Lal tells me here that while rectors shifted, he wasn’t asked even once to alter or abandon his “methods”. The thing is that he doesn’t only oversee discipline. There’s maintenance, security, ground arrangement, and a horde of other responsibilities which make him more than just a disciplinarian. This can get strenuous at times, he admits, but the point is that he’s been here for so long that he’s anyway used to the weight that comes with them all.

He’s been known to enforce discipline rigidly, almost to the point of obsession. I’m sure some resent him. This hasn’t been a problem for him, because, as he tells me, laughing, “Most kids here had their own fathers overseen by me during their time. They know me. So whenever I set their children right, and if ever they complain, their fathers tell me to continue with what I do.” Respect (always a hard to get commodity with a job like this) is something Lal has been blessed with, the way I see it.

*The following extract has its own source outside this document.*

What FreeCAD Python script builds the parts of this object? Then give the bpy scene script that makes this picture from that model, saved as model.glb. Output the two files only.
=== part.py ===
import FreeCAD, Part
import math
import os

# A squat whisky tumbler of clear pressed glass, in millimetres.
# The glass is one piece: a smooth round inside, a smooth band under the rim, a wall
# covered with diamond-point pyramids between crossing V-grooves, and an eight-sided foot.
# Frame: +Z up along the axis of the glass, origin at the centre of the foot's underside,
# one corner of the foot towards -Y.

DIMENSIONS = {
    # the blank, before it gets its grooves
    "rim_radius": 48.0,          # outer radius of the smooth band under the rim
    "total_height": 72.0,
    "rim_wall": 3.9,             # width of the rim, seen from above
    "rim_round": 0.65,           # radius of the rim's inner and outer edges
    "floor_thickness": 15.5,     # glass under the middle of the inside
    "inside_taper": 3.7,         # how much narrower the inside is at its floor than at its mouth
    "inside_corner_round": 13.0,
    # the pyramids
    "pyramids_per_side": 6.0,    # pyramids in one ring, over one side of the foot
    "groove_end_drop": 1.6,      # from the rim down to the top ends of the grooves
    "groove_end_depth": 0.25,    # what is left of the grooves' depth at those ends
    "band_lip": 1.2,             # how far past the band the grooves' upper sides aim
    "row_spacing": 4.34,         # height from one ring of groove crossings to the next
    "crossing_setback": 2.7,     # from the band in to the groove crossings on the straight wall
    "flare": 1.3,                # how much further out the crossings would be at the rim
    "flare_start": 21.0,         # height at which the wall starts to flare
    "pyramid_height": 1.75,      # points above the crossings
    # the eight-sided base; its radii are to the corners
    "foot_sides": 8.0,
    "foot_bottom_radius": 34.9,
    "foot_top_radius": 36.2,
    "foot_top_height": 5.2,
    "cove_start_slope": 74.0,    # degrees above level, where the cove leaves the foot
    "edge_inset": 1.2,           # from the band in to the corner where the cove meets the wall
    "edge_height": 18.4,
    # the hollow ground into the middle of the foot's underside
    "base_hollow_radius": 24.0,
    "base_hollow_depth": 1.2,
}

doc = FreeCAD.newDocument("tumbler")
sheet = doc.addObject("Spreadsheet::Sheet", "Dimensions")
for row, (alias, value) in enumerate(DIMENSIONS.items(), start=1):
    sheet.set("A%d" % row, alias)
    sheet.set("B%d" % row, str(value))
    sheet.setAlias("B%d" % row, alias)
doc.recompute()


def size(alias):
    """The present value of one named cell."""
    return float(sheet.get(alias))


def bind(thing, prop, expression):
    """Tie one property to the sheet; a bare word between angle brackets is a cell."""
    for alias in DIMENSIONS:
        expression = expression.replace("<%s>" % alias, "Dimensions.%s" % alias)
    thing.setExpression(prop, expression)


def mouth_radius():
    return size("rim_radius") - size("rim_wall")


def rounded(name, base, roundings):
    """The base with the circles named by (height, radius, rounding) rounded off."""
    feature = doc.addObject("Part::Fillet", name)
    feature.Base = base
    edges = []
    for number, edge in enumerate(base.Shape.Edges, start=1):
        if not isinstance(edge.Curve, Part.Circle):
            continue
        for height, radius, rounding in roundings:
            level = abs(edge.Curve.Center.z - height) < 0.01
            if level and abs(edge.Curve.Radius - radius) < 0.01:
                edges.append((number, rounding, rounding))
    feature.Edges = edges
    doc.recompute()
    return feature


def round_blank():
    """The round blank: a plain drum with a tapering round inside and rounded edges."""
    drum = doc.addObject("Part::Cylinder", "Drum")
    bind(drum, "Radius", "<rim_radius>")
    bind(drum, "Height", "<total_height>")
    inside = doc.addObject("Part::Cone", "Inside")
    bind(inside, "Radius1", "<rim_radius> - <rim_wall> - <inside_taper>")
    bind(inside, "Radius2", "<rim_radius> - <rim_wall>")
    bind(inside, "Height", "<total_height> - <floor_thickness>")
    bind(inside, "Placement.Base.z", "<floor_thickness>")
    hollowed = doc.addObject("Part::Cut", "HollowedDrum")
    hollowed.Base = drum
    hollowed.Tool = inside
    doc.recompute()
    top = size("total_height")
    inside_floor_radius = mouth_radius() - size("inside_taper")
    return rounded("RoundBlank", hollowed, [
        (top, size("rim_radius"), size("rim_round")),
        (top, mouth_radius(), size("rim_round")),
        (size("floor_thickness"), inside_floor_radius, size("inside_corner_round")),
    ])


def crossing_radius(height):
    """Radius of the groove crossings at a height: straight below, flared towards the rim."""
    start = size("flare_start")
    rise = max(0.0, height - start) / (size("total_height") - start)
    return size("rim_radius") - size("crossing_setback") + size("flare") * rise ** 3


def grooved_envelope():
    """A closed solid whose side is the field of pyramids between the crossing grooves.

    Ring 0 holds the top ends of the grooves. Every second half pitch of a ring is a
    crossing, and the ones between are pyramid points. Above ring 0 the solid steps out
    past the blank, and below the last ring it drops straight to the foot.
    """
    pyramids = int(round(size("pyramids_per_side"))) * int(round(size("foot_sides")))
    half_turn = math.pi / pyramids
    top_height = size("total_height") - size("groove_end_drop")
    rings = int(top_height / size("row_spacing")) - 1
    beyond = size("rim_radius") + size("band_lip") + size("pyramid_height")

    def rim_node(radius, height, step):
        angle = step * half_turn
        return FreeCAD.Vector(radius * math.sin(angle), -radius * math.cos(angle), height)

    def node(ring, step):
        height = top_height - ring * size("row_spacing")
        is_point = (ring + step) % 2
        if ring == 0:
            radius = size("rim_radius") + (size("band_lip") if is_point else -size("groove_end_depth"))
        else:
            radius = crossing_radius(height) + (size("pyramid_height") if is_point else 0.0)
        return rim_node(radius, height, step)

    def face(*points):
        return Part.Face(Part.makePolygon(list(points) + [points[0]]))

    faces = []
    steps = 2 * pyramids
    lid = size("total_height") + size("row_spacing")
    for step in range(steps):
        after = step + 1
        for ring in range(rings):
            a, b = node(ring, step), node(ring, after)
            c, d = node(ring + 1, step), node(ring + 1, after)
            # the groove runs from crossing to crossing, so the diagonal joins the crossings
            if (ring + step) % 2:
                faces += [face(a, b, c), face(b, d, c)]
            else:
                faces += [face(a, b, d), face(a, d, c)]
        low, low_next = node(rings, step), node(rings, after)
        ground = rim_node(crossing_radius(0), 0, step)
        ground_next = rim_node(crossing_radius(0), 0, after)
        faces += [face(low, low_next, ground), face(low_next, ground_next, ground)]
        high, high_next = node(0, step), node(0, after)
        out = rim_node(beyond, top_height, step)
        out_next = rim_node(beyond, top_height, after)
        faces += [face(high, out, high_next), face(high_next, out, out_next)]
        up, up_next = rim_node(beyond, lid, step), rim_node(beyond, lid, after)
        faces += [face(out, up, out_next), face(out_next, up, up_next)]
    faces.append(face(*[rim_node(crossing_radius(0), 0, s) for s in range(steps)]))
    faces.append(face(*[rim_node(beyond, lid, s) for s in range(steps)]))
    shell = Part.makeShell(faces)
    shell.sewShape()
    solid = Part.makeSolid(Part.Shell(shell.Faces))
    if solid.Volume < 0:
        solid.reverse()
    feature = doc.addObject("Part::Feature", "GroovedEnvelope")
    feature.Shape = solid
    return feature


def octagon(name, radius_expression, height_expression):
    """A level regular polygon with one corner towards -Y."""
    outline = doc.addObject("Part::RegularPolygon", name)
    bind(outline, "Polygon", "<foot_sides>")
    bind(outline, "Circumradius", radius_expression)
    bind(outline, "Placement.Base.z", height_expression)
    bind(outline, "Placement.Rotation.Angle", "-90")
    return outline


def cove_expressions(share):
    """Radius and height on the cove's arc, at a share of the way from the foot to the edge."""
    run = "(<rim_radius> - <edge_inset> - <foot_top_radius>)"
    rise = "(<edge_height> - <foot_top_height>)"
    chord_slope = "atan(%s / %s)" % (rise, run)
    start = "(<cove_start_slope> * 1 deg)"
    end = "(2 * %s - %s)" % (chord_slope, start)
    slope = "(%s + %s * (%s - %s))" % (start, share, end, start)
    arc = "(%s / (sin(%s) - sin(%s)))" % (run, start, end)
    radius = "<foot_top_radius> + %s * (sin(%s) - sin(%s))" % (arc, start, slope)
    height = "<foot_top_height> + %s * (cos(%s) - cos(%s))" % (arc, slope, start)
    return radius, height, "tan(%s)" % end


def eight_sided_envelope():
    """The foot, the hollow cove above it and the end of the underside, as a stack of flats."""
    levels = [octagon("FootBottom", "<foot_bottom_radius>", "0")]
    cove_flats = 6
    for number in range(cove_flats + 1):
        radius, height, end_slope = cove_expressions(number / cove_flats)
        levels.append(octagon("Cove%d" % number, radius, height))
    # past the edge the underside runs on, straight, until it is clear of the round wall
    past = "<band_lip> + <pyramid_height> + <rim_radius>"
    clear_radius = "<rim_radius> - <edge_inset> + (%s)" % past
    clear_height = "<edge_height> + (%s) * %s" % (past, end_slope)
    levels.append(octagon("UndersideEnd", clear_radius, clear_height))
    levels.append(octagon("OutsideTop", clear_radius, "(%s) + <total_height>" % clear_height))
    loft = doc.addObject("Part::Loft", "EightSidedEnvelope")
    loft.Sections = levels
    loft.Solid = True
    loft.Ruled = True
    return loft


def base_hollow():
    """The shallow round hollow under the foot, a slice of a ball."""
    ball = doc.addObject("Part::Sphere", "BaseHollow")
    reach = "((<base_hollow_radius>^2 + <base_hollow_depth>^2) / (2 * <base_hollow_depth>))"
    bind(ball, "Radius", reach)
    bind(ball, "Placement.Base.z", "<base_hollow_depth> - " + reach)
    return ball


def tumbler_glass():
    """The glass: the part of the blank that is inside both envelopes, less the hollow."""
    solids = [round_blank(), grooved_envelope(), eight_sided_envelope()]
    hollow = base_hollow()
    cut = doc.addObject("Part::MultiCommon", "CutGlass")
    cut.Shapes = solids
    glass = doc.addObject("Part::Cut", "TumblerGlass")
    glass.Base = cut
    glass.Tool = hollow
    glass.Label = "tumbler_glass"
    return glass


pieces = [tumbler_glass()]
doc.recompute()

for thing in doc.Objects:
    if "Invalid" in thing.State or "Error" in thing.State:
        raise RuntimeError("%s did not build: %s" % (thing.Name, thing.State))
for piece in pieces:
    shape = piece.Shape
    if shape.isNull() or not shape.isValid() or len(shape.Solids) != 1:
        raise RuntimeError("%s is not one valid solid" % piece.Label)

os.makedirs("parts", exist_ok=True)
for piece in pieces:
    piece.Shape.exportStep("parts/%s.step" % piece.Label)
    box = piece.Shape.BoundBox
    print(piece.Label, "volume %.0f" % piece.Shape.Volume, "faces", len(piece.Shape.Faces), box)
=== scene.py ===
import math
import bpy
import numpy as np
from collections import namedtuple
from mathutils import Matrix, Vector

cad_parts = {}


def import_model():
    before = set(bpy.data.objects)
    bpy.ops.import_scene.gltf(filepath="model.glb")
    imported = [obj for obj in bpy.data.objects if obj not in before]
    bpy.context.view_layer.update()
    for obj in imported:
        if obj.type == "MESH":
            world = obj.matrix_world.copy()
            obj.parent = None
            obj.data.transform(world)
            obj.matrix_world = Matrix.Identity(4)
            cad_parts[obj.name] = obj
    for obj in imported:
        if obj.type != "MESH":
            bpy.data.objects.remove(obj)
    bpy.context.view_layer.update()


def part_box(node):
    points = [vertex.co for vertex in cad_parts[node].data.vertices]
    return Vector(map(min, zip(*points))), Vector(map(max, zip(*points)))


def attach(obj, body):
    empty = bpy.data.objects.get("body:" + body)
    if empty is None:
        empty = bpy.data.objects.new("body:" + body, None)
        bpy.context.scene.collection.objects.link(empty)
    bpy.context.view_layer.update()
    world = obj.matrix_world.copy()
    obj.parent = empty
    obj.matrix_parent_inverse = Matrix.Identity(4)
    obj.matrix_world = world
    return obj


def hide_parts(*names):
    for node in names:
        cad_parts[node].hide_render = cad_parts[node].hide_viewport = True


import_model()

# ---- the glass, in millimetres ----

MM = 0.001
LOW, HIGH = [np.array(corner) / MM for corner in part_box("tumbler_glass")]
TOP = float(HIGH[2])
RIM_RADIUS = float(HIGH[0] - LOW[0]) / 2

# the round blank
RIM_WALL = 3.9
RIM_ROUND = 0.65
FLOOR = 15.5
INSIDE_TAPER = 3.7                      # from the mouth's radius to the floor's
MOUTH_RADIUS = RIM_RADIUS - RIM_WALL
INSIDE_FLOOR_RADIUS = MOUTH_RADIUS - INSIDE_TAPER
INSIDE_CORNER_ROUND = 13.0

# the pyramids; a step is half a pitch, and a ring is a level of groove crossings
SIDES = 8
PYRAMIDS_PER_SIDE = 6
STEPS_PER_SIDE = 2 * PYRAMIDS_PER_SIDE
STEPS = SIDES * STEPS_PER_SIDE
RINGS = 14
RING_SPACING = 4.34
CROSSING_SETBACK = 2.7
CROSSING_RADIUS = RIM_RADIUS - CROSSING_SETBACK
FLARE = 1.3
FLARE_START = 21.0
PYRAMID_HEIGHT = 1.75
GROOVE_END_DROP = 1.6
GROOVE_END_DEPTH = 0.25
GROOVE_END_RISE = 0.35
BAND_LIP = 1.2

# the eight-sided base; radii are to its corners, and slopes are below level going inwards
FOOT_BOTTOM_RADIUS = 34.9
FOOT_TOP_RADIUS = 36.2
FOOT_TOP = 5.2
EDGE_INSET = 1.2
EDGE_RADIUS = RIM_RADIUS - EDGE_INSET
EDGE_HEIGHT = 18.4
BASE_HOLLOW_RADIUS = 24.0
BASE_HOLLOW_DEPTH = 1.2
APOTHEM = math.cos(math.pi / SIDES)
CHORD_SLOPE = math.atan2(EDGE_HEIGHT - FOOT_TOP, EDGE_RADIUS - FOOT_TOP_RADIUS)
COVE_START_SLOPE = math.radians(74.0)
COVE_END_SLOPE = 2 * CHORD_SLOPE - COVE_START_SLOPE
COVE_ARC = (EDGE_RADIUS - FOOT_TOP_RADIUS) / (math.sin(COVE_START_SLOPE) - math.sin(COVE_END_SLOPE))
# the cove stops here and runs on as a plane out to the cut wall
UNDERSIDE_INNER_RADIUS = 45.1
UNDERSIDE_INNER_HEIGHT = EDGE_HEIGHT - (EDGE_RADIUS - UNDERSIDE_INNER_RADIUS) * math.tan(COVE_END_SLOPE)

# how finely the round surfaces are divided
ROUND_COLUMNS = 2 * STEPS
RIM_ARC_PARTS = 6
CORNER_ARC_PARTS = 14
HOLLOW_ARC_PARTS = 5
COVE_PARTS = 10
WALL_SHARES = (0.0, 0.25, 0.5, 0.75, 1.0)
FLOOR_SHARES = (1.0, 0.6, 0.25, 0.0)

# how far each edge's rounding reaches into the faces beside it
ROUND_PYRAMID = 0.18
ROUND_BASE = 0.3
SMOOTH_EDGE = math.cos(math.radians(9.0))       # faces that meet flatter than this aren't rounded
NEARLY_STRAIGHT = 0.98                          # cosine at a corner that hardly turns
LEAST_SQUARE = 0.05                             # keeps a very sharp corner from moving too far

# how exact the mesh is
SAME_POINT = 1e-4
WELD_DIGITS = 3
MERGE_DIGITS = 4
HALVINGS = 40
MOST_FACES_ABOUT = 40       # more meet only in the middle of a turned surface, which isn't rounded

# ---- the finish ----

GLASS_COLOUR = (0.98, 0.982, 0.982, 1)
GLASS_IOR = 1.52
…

He has stayed in school for so long that I feel he’s part of the “family”. He is. He’s been honoured more than once and with more than one rector of course, but being “part of the family” isn’t just this. It’s not easy to get respect when you’ve just been told off loudly. That’s what Lal does or at least is supposed to do every day. Still, he’s won respect. With old boys, he’s quite a figure. Has been these past 42 years.

Lal has chastised quite a number of students. At a time when it was allowed, he has even overseen caning. “People come up-to me and thank me for what I did,” he remembers, “I just tell them that all that was part of my job, and seeing them turn out to be reformed individuals was what I wanted. Now that I’ve done it, there’s really no need for thank me.” I’m sure he’d agree that he has flared up once in a while, and has very nearly lost his temper where it was reasonable of him to so do. “Not once have I been reported for having lost my temper too much,” he says nonetheless.

20 minutes isn’t enough for a full, proper biographical sketch. I suspect that Lal Perera is a book waiting to be authored by someone, especially from St. Peter’s. It hasn’t, I know. Still, there are enough and more people who would be happy to take up the task. People who’ve been “reformed” by him, including my father (whom, he tells me, grinning, he once slapped).

Yes, Lal Perera is part of the Peterite family. Being part of the family doesn’t mean medals and honours only, as I mentioned above. He continues his work, slowly and efficiently, to the point. Being a discipline officer isn’t easy. There’s a whole world between enforcing order and losing your temper while punishing a transgressor. Happily for the Peterites, he hasn’t mistaken the one for the other. Not yet. Never will.